チェルノブイリ原発事故から35年
本日、4月26日、ソ連時代のウクライナで起きたチェルノブイリ(現チョルノービリ)原子力発電所の事故から35年を迎えた。
ウクルインフォルムが伝える。
最高会議(国会)はウェブサイトに、ドミトロー・ラズムコウ最高会議(国会)議長による公式呼びかけ文を掲載した。ラズムコウ議長は、ウクライナ国民は、チェルノブイリ原子力発電所の事故で負った犠牲を決して忘れないとし、歴史がこのような事件を繰り返すことのないよう、あらゆることを行うべきだと強調した。
「チェルノブイリの戦士たち」追悼碑への献花式 写真:アナトリー・シリク/ウクルインフォルム
ウクライナ外務省は、ツイッター・アカウントにて、関連動画を公開し、チェルノブイリ原発事故の悲劇を喚起しつつ、当時のソ連の全体主義政権が事故について偽情報を拡散していたことが人類史最大の人為的災害を引き起こしたのだと指摘した。
在日ウクライナ大使館は、フェイスブック・アカウントにて、チェルノブイリ原発事故発生35年経過を記念した、スマートフォンにてチェルノブイリの事故を体験できるポスター展示会を紹介している。
在ウクライナ日本大使館は、フェイスブック・アカウントにて、倉井高志大使による、チェルノブイリ事故35年に合わせたメッセージを掲載している。
倉井大使は、事故の被害者への哀悼を表明し、日本が1986年から同事故の被害克服のために支援を行なってきていることを喚起した。また、大使は、「2011年、福島第1原発事故の後、ウクライナの人々は、私たちに真心からの貴重な支援を提供してくれた。それは、その後の学術面を含む協力を促進しており、そのおかげで私たちは、原子力発電所における事故へのその後の対応を推進するための協力に関する日本国政府とウクライナ政府との間の協定の枠組みでの知識・経験の公館を通じた共同研究ができている」と伝えた。
在ウクライナEU代表部は、ツイッター・アカウントにて、事故から35年経過に合わせたメッセージを発出し、「ソ連のプロパガンダが真実を隠さなければ、多くの人の命が救われた」と指摘した。
1986年4月26日午前1時23分、チェルノブイリ原子力発電所4号炉にて爆発が発生、これにより原子炉の一部が崩壊した。また、爆発によって生じた火災は、3号炉に延焼。現場には、速やかに消防隊員が到着し、周辺の火災は、朝5時までに鎮火されたが、原子炉内部の火災は5月10日まで続いた。

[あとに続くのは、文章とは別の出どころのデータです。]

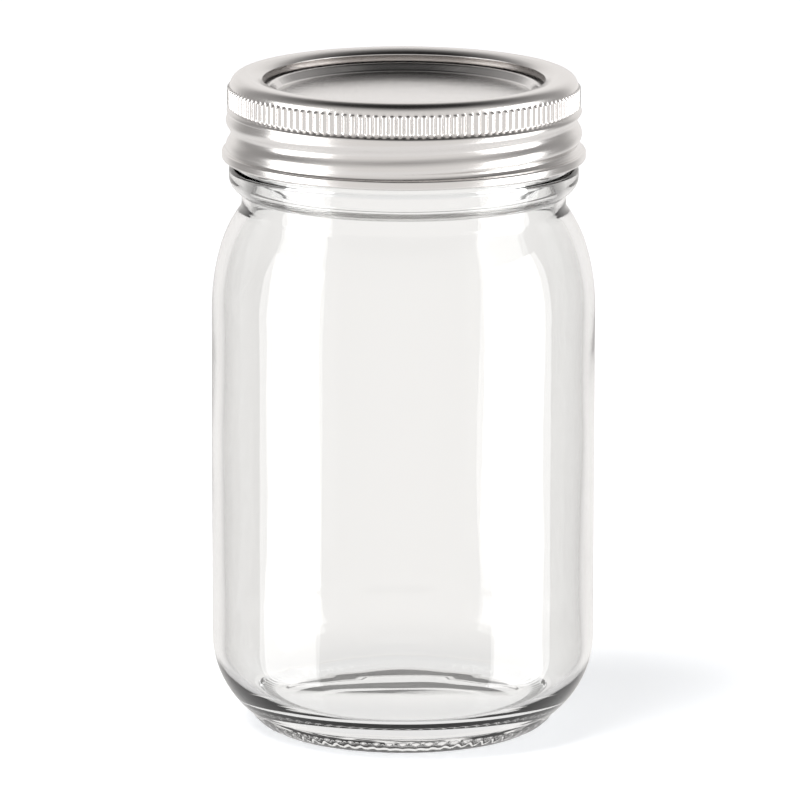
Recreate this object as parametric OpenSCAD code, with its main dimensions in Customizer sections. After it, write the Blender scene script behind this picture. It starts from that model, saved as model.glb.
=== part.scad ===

爆発と火災により、放射線を含む煙が立ち上り、それは現在のウクライナ、ベラルーシ、ロシアのみならず、スウェーデン、オーストリア、ノルウェー、ドイツ、フィンランド、ギリシャ、ルーマニア、スロベニア、リトアニア、ラトビアといった欧州の国々にまで到達した。同事故は、国際原子力事象評価尺度(INES)の最も深刻な事故レベル7に指定されている。
事件当初から、ソ連政権とウクライナ・ソヴィエト社会主義共和国首脳陣は、事故の事実と環境災害の被害を隠蔽していた。放射線量の増加を最初に報告したのはスウェーデンであり、一方でソ連にて最初の発表が行われたのは4月28日になってからであった。
当初の住民避難は原発から10キロ圏内のみであったが、その後範囲は30キロ圏に拡大された。ウクライナでは、2293の自治体にて放射線による汚染を受けている。80年代末これらの自治体に暮らしていた住民は、260万人を超えていた。
1986年末、放射線拡大を防ぐために、壊れた4号炉を覆う石棺が設置された。チェルノブイリ原子力発電所は、2000年12月15日に安全の観点から活動が停止されている。
その後、4号炉の老朽化が進む中、ウクライナは、国際社会に対して呼びかけを行った。2012年に石棺を覆う「新安全閉じ込め設備(NSC)」と呼ばれる可動式シェルターの建設が開始され、2016年に完成している。